- **What you will do**:
The lines to reproduce run from the first one through the line containing "bend_r = 0.3; // [0.2:0.1:0.8]". Reproduce them exactly.

- **Supplied data**:
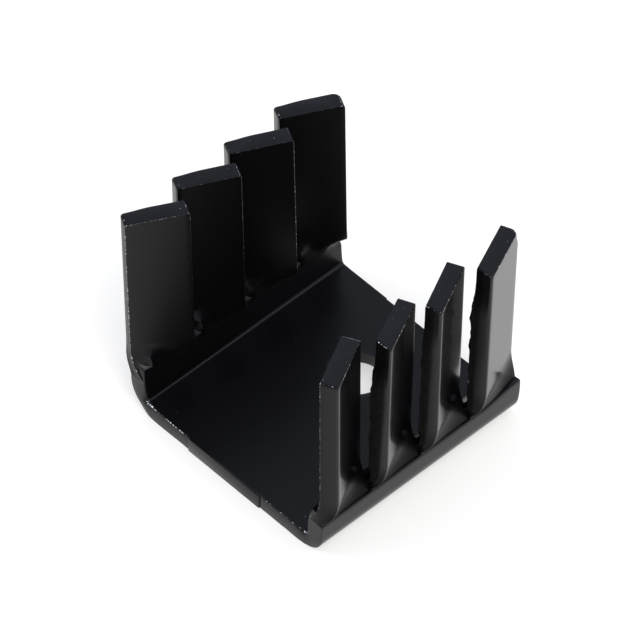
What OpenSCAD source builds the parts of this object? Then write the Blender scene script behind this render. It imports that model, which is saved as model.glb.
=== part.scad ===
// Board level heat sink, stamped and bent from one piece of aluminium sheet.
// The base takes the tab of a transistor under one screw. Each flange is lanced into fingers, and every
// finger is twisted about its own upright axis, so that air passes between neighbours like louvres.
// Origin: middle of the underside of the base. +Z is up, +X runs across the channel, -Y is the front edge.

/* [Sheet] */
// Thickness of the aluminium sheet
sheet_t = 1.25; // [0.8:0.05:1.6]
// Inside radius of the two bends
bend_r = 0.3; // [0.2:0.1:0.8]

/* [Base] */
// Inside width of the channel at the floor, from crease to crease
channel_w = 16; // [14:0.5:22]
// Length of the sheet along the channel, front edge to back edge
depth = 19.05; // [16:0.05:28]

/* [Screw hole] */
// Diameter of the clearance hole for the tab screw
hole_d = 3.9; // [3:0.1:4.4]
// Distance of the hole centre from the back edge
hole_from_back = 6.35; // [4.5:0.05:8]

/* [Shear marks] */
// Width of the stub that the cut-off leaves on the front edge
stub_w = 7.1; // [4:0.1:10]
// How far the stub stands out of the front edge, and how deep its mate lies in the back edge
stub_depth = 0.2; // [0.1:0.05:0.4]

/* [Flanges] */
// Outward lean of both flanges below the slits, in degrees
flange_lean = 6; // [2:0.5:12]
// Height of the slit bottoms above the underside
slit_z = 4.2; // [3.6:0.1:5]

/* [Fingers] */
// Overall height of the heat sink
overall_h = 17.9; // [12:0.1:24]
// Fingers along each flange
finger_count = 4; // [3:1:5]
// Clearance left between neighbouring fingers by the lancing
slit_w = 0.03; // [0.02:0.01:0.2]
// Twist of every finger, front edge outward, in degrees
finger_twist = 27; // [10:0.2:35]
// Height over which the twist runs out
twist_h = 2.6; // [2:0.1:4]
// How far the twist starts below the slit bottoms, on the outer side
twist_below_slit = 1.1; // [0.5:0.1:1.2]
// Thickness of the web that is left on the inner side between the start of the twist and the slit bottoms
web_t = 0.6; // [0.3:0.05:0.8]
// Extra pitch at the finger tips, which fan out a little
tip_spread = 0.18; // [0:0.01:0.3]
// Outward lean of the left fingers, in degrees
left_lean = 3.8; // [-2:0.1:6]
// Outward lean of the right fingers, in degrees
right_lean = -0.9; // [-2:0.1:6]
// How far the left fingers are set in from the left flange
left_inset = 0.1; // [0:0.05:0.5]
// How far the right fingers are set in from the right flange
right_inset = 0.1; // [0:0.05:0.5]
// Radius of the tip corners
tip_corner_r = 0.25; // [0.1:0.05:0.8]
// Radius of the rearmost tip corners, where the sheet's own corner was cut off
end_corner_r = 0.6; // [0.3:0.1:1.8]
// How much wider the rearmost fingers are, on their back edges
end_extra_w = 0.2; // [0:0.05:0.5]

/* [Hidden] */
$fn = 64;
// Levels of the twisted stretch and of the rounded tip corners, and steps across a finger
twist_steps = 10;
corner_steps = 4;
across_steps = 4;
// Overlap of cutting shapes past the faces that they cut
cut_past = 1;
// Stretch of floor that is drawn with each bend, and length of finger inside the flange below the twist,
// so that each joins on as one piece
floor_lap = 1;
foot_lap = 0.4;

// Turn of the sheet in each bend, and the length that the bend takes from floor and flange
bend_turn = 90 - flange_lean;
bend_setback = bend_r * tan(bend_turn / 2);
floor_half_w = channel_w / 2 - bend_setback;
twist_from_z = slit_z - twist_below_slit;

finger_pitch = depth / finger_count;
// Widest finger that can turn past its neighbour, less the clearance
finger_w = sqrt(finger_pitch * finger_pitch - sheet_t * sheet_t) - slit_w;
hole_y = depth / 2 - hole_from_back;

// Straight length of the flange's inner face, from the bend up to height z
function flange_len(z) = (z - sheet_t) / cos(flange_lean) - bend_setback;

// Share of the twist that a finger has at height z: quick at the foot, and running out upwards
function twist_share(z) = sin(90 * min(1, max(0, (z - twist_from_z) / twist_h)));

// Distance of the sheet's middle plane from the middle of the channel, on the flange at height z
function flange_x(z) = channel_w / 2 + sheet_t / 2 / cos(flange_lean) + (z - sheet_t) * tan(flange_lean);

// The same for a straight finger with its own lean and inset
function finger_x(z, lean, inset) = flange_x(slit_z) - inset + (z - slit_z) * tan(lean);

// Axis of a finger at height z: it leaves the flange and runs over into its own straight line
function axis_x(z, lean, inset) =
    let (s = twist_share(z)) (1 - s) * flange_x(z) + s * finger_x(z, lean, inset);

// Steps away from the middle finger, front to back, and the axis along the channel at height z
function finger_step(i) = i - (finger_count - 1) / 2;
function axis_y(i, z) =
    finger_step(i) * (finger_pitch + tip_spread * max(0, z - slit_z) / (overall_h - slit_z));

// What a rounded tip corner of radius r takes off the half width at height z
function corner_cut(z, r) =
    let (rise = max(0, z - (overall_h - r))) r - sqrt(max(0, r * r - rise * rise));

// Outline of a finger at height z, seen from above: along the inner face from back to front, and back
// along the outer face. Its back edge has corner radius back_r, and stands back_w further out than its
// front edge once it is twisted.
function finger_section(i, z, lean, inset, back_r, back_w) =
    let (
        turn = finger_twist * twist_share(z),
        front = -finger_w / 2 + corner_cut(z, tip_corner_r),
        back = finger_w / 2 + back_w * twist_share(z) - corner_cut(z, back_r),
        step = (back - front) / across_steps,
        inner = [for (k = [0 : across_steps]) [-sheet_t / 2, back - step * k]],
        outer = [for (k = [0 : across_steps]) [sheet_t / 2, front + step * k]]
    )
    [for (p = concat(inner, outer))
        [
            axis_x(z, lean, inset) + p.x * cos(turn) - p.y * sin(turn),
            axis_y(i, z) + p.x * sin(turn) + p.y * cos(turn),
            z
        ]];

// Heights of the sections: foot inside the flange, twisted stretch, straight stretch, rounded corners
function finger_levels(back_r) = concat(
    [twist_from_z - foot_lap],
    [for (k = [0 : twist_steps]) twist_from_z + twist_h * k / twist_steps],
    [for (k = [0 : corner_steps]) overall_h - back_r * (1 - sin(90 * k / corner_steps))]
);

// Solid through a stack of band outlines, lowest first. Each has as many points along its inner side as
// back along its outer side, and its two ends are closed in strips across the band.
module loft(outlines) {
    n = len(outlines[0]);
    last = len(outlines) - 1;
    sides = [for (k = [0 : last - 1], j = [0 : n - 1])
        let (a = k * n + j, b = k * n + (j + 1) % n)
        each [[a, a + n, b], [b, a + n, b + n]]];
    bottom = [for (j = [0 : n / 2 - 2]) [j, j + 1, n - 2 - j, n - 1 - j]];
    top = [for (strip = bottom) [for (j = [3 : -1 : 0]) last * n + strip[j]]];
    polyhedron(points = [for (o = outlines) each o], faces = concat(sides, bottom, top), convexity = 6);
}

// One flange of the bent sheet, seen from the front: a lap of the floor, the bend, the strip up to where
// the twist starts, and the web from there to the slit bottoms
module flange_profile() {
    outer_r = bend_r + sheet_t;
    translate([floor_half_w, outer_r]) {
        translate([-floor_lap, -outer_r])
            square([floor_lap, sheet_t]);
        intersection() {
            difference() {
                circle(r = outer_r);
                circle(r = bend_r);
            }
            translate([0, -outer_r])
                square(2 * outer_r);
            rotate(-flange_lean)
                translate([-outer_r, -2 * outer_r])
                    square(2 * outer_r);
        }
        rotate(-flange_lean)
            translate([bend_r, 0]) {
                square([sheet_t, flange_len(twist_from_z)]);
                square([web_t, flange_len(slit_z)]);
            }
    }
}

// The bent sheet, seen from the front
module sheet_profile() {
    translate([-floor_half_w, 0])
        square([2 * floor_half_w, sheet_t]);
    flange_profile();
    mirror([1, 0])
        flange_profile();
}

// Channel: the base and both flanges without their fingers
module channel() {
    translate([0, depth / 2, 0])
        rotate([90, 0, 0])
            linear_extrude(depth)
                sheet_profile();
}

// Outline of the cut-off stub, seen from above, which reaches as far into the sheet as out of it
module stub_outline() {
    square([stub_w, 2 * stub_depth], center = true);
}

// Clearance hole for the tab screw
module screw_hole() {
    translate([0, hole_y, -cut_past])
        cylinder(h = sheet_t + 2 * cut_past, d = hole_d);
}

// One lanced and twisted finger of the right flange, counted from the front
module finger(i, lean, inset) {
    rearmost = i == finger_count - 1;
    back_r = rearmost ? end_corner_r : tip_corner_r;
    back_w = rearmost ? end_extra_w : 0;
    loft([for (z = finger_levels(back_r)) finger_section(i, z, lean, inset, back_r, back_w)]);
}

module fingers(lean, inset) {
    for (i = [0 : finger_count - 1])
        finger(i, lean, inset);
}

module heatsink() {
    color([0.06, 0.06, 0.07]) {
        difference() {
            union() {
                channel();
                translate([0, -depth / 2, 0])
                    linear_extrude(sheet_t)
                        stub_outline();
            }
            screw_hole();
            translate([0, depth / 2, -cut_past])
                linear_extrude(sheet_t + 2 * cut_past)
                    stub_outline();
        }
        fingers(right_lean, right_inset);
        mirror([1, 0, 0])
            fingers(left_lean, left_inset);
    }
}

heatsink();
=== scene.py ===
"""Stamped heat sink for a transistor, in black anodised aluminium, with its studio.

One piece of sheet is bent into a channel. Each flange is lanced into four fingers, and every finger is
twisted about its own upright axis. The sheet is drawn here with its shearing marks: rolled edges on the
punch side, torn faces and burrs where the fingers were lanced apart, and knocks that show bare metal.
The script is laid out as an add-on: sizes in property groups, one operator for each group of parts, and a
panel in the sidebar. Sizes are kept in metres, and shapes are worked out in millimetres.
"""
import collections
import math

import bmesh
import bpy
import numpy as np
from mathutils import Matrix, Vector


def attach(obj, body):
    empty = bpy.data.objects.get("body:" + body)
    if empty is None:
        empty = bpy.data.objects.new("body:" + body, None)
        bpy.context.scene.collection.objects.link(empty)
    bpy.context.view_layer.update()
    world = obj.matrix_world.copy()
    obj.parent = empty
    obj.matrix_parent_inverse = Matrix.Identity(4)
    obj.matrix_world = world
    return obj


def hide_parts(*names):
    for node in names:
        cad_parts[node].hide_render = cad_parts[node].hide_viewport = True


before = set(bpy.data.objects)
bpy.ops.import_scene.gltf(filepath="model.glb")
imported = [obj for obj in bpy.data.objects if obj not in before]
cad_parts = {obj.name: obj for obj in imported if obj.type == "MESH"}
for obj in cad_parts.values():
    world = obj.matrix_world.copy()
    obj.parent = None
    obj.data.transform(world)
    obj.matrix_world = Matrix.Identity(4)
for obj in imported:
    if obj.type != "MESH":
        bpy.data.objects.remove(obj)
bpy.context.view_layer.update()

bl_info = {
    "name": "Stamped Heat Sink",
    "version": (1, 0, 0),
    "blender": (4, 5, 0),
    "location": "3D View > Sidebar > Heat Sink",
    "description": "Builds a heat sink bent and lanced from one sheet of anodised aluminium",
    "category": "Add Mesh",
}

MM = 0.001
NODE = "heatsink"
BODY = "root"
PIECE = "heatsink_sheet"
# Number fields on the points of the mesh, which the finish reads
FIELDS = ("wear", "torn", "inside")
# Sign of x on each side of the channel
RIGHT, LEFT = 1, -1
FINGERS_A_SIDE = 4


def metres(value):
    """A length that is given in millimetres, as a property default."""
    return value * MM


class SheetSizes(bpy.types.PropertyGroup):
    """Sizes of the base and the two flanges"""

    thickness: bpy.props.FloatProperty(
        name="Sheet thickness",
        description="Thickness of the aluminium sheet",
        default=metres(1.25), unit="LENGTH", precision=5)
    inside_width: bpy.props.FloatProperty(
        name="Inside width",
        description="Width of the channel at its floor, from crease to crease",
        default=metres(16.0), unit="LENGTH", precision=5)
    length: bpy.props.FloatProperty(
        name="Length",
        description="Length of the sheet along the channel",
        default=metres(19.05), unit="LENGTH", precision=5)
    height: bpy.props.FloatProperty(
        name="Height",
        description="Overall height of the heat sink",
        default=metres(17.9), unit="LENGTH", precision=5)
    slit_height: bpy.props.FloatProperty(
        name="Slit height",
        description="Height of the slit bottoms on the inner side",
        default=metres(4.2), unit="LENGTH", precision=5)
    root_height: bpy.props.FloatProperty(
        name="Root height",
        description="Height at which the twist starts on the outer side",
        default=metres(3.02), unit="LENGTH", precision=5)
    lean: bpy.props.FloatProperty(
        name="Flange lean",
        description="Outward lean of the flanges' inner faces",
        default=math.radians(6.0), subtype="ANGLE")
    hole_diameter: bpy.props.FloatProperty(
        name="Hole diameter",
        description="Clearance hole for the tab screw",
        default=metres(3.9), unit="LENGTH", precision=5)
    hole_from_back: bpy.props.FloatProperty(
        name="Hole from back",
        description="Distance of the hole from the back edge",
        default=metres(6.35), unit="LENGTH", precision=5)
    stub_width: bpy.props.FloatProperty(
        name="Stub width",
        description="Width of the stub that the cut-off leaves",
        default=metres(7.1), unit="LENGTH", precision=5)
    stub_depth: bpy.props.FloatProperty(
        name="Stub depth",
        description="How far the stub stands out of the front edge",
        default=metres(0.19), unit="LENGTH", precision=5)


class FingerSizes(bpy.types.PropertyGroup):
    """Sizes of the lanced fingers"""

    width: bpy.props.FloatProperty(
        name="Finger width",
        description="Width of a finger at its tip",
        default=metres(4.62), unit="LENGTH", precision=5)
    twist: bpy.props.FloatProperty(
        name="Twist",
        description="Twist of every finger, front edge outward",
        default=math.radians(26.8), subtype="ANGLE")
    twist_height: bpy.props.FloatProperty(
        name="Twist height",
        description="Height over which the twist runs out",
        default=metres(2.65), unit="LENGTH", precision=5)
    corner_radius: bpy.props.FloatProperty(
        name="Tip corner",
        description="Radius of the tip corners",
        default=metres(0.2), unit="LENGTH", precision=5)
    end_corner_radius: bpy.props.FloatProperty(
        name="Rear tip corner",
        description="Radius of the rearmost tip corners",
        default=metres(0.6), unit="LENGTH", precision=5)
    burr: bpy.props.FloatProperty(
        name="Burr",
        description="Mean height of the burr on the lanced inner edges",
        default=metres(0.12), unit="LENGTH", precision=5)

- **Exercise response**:
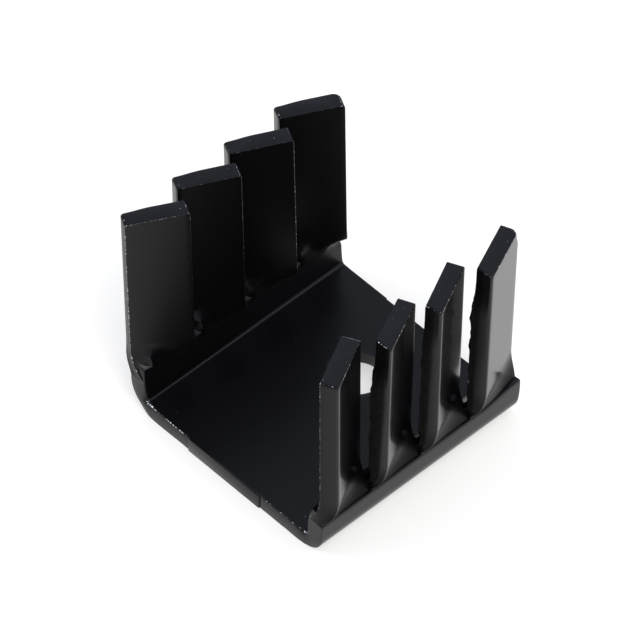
What OpenSCAD source builds the parts of this object? Then write the Blender scene script behind this render. It imports that model, which is saved as model.glb.
=== part.scad ===
// Board level heat sink, stamped and bent from one piece of aluminium sheet.
// The base takes the tab of a transistor under one screw. Each flange is lanced into fingers, and every
// finger is twisted about its own upright axis, so that air passes between neighbours like louvres.
// Origin: middle of the underside of the base. +Z is up, +X runs across the channel, -Y is the front edge.

/* [Sheet] */
// Thickness of the aluminium sheet
sheet_t = 1.25; // [0.8:0.05:1.6]
// Inside radius of the two bends
bend_r = 0.3; // [0.2:0.1:0.8]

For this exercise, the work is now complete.